→ Dataset section:
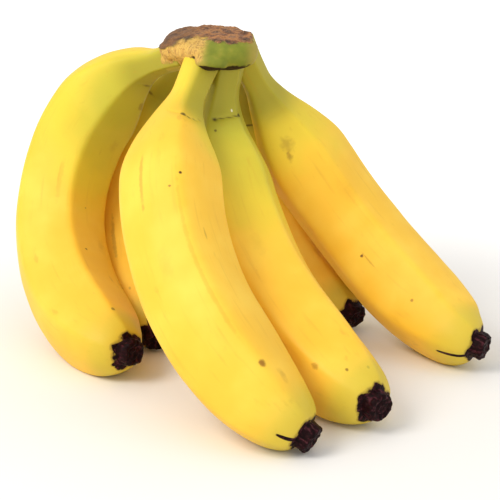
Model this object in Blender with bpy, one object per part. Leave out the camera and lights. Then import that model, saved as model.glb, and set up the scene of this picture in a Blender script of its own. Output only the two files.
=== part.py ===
"""A hand of six bananas on its crown, resting on a table on the ends of its fingers.

Run with: blender --background --python part.py
Metres, +Z up, the front of the bunch faces -Y. The origin is on the table, under the
middle of the bunch. Each finger is one grown piece: stalk, fruit and dark blossom end.
"""

import math

import bmesh
import bpy
from mathutils import Vector

MM = 0.001
GAP = 0.3 * MM           # kept between the crown and each stalk
FLAT = 0.5 * MM          # how far a finger is pressed flat where it rests
STUB = 12.0 * MM         # length of stalk that belongs to the crown
SPARE = 2.4 * MM         # how far a stub is made too long before it is cut off square
ROOM = 60.0 * MM         # how far along its axis a finger is kept clear of the crown
RIDGES = 5
SIDES = 4 * RIDGES       # points round a finger
STEP = 6.0 * MM          # between two rings along a finger
RIDGE_DEPTH = 0.03       # height of the ridges as a share of the radius
END_RADIUS = 5.6 * MM    # dark blossom end
END_LENGTH = 6.2 * MM
STALK_LENGTH = 22.0 * MM
SHOULDER_LENGTH = 44.0 * MM
SHOULDER_RISE = 0.85     # below 1 the shoulder swells sooner
TAPER_LENGTH = 56.0 * MM
TAPER_FULLNESS = 2.3     # 2 is an ellipse, more is blunter
NECK_FROM = 14.0 * MM    # the neck's own bend lies between these two
NECK_TO = 54.0 * MM
FRUIT_FROM = 30.0 * MM   # the fruit's bend starts here
FRUIT_TO = 6.0 * MM      # and ends here, counted back from the tip
NOSE_FROM = 20.0 * MM    # the blossom end turns to its nose between these two,
NOSE_TO = 3.0 * MM       # counted back from the tip

# start: where the stalk's axis begins inside the crown, millimetres
# leaves, ends: direction of the axis at the crown and at the blossom end as (heading, dip):
#   heading 0 is to the front and 90 to the right, dip is how far below level, degrees
# nose: direction in which the blossom end points, as (heading, dip)
# neck: share of the whole bend that lies in the neck
# late: above 0 the fruit bends more towards its blossom end, below 0 nearer its stalk
# length: along the axis; girth: thickest radius; stalk: radius of the stalk, millimetres
# begin: where the crown's stub of this stalk begins along its axis, millimetres
# ridge: how far the ridges are turned about the axis, degrees
FINGERS = {
    "finger_left": dict(
        start=(-10.8, 0.0, 123.2), leaves=(-132.6, 18.5), ends=(37.9, 0.8),
        neck=-0.02, late=-0.52, length=211.4, girth=18.6, stalk=5.6, ridge=28.0,
        nose=(37.9, 0.8), begin=5.0),
    "finger_left_inner": dict(
        start=(-9.7, 32.9, 119.1), leaves=(-143.4, 34.3), ends=(16.7, 20.6),
        neck=0.121, late=-0.887, length=171.6, girth=16.3, stalk=6.2, ridge=10.0,
        nose=(16.7, 20.6), begin=1.0),
    "finger_front": dict(
        start=(-5.4, -4.3, 122.8), leaves=(-24.7, 42.0), ends=(61.7, 28.3),
        neck=0.086, late=0.09, length=181.6, girth=18.4, stalk=6.3, ridge=14.0,
        nose=(61.7, 28.3), begin=5.0),
    "finger_middle": dict(
        start=(6.0, -5.5, 130.8), leaves=(-104.6, 76.8), ends=(36.4, 8.3),
        neck=0.293, late=-0.10, length=185.8, girth=18.1, stalk=6.2, ridge=-4.0,
        nose=(36.4, 8.3), begin=8.0),
    "finger_right_inner": dict(
        start=(9.3, 12.7, 119.6), leaves=(-173.8, 49.4), ends=(36.2, 17.6),
        neck=0.124, late=-0.03, length=151.3, girth=16.7, stalk=5.8, ridge=5.0,
        nose=(36.2, 17.6), begin=2.0),
    "finger_right": dict(
        start=(3.9, 2.9, 128.3), leaves=(125.7, 57.8), ends=(21.3, -0.9),
        neck=0.13, late=0.77, length=181.9, girth=18.3, stalk=5.8, ridge=-8.0,
        nose=(58.0, 12.0), begin=4.0),
}

# The crown is four soft lumps grown together: the cut cushion, the lip over the front
# stalks, the brow beside it and the tail along the left stalk. Each has its middle, its half
# widths and how far it reaches up and down from its middle, millimetres.
LUMPS = (
    dict(middle=(-5.8, 14.0, 123.8), half=(17.8, 26.8), up=6.2, down=8.0),
    dict(middle=(1.9, -5.0, 123.6), half=(13.0, 13.2), up=5.8, down=8.0),
    dict(middle=(-4.0, -7.0, 123.2), half=(10.0, 11.6), up=4.6, down=5.2),
    dict(middle=(-18.5, 2.5, 123.4), half=(6.6, 6.0), up=3.6, down=5.0))
LUMP_AROUND = 36
LUMP_RINGS = 14
LUMP_FULLNESS = 2.4      # 2 is an ellipsoid, more is squarer

PEEL = dict(colour=(0.93, 0.66, 0.10), roughness=0.5)
RIND = dict(colour=(0.31, 0.17, 0.08), roughness=0.85)


def clear_scene():
    """Start from an empty scene."""
    for obj in list(bpy.data.objects):
        bpy.data.objects.remove(obj, do_unlink=True)


def smooth(low, high, value):
    """0 below low, 1 above high, and an even S-shaped rise between them."""
    t = min(max((value - low) / (high - low), 0.0), 1.0)
    return t * t * (3.0 - 2.0 * t)


def direction(heading, dip):
    """The unit vector of a heading and a dip in degrees."""
    a = math.radians(heading)
    b = math.radians(dip)
    return Vector((math.cos(b) * math.sin(a), -math.cos(b) * math.cos(a), -math.sin(b)))


def radius_at(finger, along):
    """Mean radius of a finger at a distance along its axis."""
    length = finger["length"] * MM
    girth = finger["girth"] * MM
    stalk = finger["stalk"] * MM
    rise = smooth(STALK_LENGTH, STALK_LENGTH + SHOULDER_LENGTH, along) ** SHOULDER_RISE
    body = stalk + (girth - stalk) * rise
    left = min(max((length - END_LENGTH - along) / TAPER_LENGTH, 0.0), 1.0)
    full = math.sqrt(1.0 - (1.0 - left) ** TAPER_FULLNESS)
    taper = END_RADIUS + (girth - END_RADIUS) * full
    return min(body, taper)


def bend_at(finger, along):
    """Share of the whole bend that is behind a point of the axis."""
    length = finger["length"] * MM
    share = finger["neck"]
    neck = smooth(NECK_FROM, NECK_TO, along)
    t = min(max((along - FRUIT_FROM) / (length - FRUIT_TO - FRUIT_FROM), 0.0), 1.0)
    fruit = t + finger["late"] * (t * t - t)
    return share * neck + (1.0 - share) * fruit


def heading_at(finger, along):
    """Direction of the axis at a distance along it."""
    first = direction(*finger["leaves"])
    last = direction(*finger["ends"])
    sideways = first.cross(last).normalized()
    angle = first.angle(last) * bend_at(finger, along)
    forward = math.cos(angle) * first + math.sin(angle) * sideways.cross(first)
    length = finger["length"] * MM
    turn = smooth(length - NOSE_FROM, length - NOSE_TO, along)
    return forward.lerp(direction(*finger["nose"]), turn).normalized()


def frame_at(finger, start, along):
    """Frame of the axis at a distance: (distance, point, inward, sideways, forward)."""
    across = direction(*finger["leaves"]).cross(direction(*finger["ends"]))
    count = math.ceil(along / MM)
    point = Vector(start)
    for i in range(count):
        point += along / count * heading_at(finger, along * (i + 0.5) / count)
    forward = heading_at(finger, along)
    inward = across.cross(forward).normalized()
    return along, point, inward, forward.cross(inward), forward


def skin_point(finger, frame, angle, extra):
    """Point on the skin at an angle round the axis, extra outside it."""
    along, point, inward, sideways, _ = frame
    ridge = math.radians(finger["ridge"])
    ridges = 1.0 + RIDGE_DEPTH * math.cos(RIDGES * (angle - ridge))
    radius = radius_at(finger, along) * ridges + extra
    return point + radius * (math.cos(angle) * inward + math.sin(angle) * sideways)


def ring_angles(finger):
    """The angles of the points round a finger, with one on each ridge."""
    ridge = math.radians(finger["ridge"])
    return [ridge + 2.0 * math.pi * i / SIDES for i in range(SIDES)]


def resting_start(finger):
    """Start of the axis, raised or lowered so that the finger is pressed FLAT deep."""
    start = Vector(finger["start"]) * MM
    length = finger["length"] * MM
    frames = [frame_at(finger, start, along) for along in stations(STUB, length)]
    lowest = min(
        skin_point(finger, frame, angle, 0.0).z
        for frame in frames
        for angle in ring_angles(finger))
    start.z -= lowest + FLAT
    return start


def stations(low, high):
    """Evenly spaced distances from low to high, about STEP apart."""
    count = max(round((high - low) / STEP), 1)
    return [low + (high - low) * i / count for i in range(count + 1)]


def extruded(bm, face, is_end):
    """Extrude a face, drop it unless it is the body's end, and give the new one."""
    grown = bmesh.ops.extrude_face_region(bm, geom=[face])["geom"]
    if not is_end:
        bmesh.ops.delete(bm, geom=[face], context="FACES_ONLY")
    return next(item for item in grown if isinstance(item, bmesh.types.BMFace))


def sweep(finger, start, low, high, extra):
    """A closed bmesh of a finger from low to high along its axis, extra larger all round."""
    bm = bmesh.new()
    made = bmesh.ops.create_circle(bm, cap_ends=True, segments=SIDES, radius=1.0)
    angles = ring_angles(finger)
    frame = frame_at(finger, start, low)
    for vert, angle in zip(made["verts"], angles):
        vert.co = skin_point(finger, frame, angle, extra)
    face = bm.faces[:][0]
    for along in stations(low, high)[1:]:
        before = frame
        frame = frame_at(finger, start, along)
        face = extruded(bm, face, before[0] == low)
        for vert in face.verts:
            arm = vert.co - before[1]
            angle = math.atan2(arm.dot(before[3]), arm.dot(before[2]))
            vert.co = skin_point(finger, frame, angle, extra)
    bmesh.ops.recalc_face_normals(bm, faces=bm.faces)
    return bm


def press_flat(bm):
    """Cut a body level where it rests on the table, at z = 0, and close the cut."""
    geometry = bm.verts[:] + bm.edges[:] + bm.faces[:]
    cut = bmesh.ops.bisect_plane(
        bm, geom=geometry, plane_co=(0.0, 0.0, 0.0), plane_no=(0.0, 0.0, 1.0),
        dist=1e-7, clear_inner=True)["geom_cut"]
    edges = [item for item in cut if isinstance(item, bmesh.types.BMEdge)]
    bmesh.ops.holes_fill(bm, edges=edges, sides=0)
    bmesh.ops.recalc_face_normals(bm, faces=bm.faces)


def material(name, colour, roughness):
    """A Principled BSDF of one colour, not metallic."""
    made = bpy.data.materials.new(name)
    made.use_nodes = True
    shader = made.node_tree.nodes["Principled BSDF"]
    shader.inputs["Base Color"].default_value = (*colour, 1.0)
    shader.inputs["Roughness"].default_value = roughness
    shader.inputs["Metallic"].default_value = 0.0
    return made


def add_object(name, bm, finish):
    """Link a named object with the mesh of bm and a material of its own."""
    mesh = bpy.data.meshes.new(name)
    bm.to_mesh(mesh)
    bm.free()
    mesh.shade_smooth()
    mesh.set_sharp_from_angle(angle=math.radians(40.0))
    mesh.materials.append(material(name, **finish))
    obj = bpy.data.objects.new(name, mesh)
    bpy.context.scene.collection.objects.link(obj)
    return obj


def boolean(target, tool, operation):
    """Add a Boolean modifier of the exact solver, and keep the tool as a hidden guide."""
    modifier = target.modifiers.new(operation.title(), "BOOLEAN")
    modifier.operation = operation
    modifier.solver = "EXACT"
    modifier.object = tool
    tool.hide_render = True
    tool.display_type = "WIRE"


def lump_body(middle, half, up, down):
    """One soft lump of the crown, its top and its bottom unlike."""
    bm = bmesh.new()
    bmesh.ops.create_uvsphere(
        bm, u_segments=LUMP_AROUND, v_segments=LUMP_RINGS, radius=1.0)
    for vert in bm.verts:
        x, y, z = vert.co
        sides = abs(x) ** LUMP_FULLNESS + abs(y) ** LUMP_FULLNESS + abs(z) ** LUMP_FULLNESS
        full = sides ** (-1.0 / LUMP_FULLNESS)
        tall = up if z > 0.0 else down
        vert.co.x = (middle[0] + half[0] * x * full) * MM
        vert.co.y = (middle[1] + half[1] * y * full) * MM
        vert.co.z = (middle[2] + tall * z * full) * MM
    return bm


def add_crown(starts):
    """The crown with its six stalk stubs, cut clear of the fingers."""
    crown = add_object("crown", lump_body(**LUMPS[0]), RIND)
    for number, lump in enumerate(LUMPS[1:]):
        boolean(crown, add_object(f"lump_{number}", lump_body(**lump), RIND), "UNION")
    for name, finger in FINGERS.items():
        stub = sweep(finger, starts[name], finger["begin"] * MM, STUB + SPARE, 0.0)
        boolean(crown, add_object(name + "_stub", stub, RIND), "UNION")
    for name, finger in FINGERS.items():
        room = sweep(finger, starts[name], STUB - GAP, ROOM, GAP)
        boolean(crown, add_object(name + "_room", room, RIND), "DIFFERENCE")


def centre_on_table():
    """Move everything so that the middle of the bunch is over the origin."""
    corners = [
        vert.co
        for obj in bpy.data.objects if not obj.hide_render
        for vert in obj.data.vertices]
    middle_x = (min(co.x for co in corners) + max(co.x for co in corners)) / 2.0
    middle_y = (min(co.y for co in corners) + max(co.y for co in corners)) / 2.0
    for obj in bpy.data.objects:
        for vert in obj.data.vertices:
            vert.co -= Vector((middle_x, middle_y, 0.0))


def build():
    """The whole bunch."""
    clear_scene()
    starts = {name: resting_start(finger) for name, finger in FINGERS.items()}
    for name, finger in FINGERS.items():
        bm = sweep(finger, starts[name], STUB, finger["length"] * MM, 0.0)
        press_flat(bm)
        add_object(name, bm, PEEL)
    add_crown(starts)
    centre_on_table()


build()
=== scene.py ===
"""A hand of six ripe bananas on its cut crown, standing on the ends of its fingers.

The fingers are swept along nearly the same bent axes as the model's own solids, finer, and
the crown is a cut cushion of rind. Metres, +Z up, front towards -Y.
"""

import math

import bmesh
import bpy
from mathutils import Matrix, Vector, noise


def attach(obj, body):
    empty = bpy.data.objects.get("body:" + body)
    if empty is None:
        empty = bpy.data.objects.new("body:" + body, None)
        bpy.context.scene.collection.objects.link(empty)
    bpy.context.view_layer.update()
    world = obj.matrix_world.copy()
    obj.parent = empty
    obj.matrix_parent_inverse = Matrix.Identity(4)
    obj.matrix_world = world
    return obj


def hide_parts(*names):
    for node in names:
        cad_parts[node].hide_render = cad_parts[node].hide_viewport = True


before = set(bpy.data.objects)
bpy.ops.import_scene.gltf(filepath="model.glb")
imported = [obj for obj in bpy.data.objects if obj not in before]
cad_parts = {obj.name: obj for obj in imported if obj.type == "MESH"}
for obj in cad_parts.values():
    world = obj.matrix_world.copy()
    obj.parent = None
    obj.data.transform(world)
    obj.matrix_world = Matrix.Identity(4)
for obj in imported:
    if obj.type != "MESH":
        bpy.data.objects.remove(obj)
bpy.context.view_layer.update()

MM = 0.001

# ---------------------------------------------------------------- driving dimensions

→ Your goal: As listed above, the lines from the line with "resting_start(finger) for name, finger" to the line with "obj.matrix_parent_inverse = Matrix.Identity(4)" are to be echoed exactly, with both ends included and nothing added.

→ Answer to this task:
    starts = {name: resting_start(finger) for name, finger in FINGERS.items()}
    for name, finger in FINGERS.items():
        bm = sweep(finger, starts[name], STUB, finger["length"] * MM, 0.0)
        press_flat(bm)
        add_object(name, bm, PEEL)
    add_crown(starts)
    centre_on_table()


build()
=== scene.py ===
"""A hand of six ripe bananas on its cut crown, standing on the ends of its fingers.

The fingers are swept along nearly the same bent axes as the model's own solids, finer, and
the crown is a cut cushion of rind. Metres, +Z up, front towards -Y.
"""

import math

import bmesh
import bpy
from mathutils import Matrix, Vector, noise


def attach(obj, body):
    empty = bpy.data.objects.get("body:" + body)
    if empty is None:
        empty = bpy.data.objects.new("body:" + body, None)
        bpy.context.scene.collection.objects.link(empty)
    bpy.context.view_layer.update()
    world = obj.matrix_world.copy()
    obj.parent = empty
    obj.matrix_parent_inverse = Matrix.Identity(4)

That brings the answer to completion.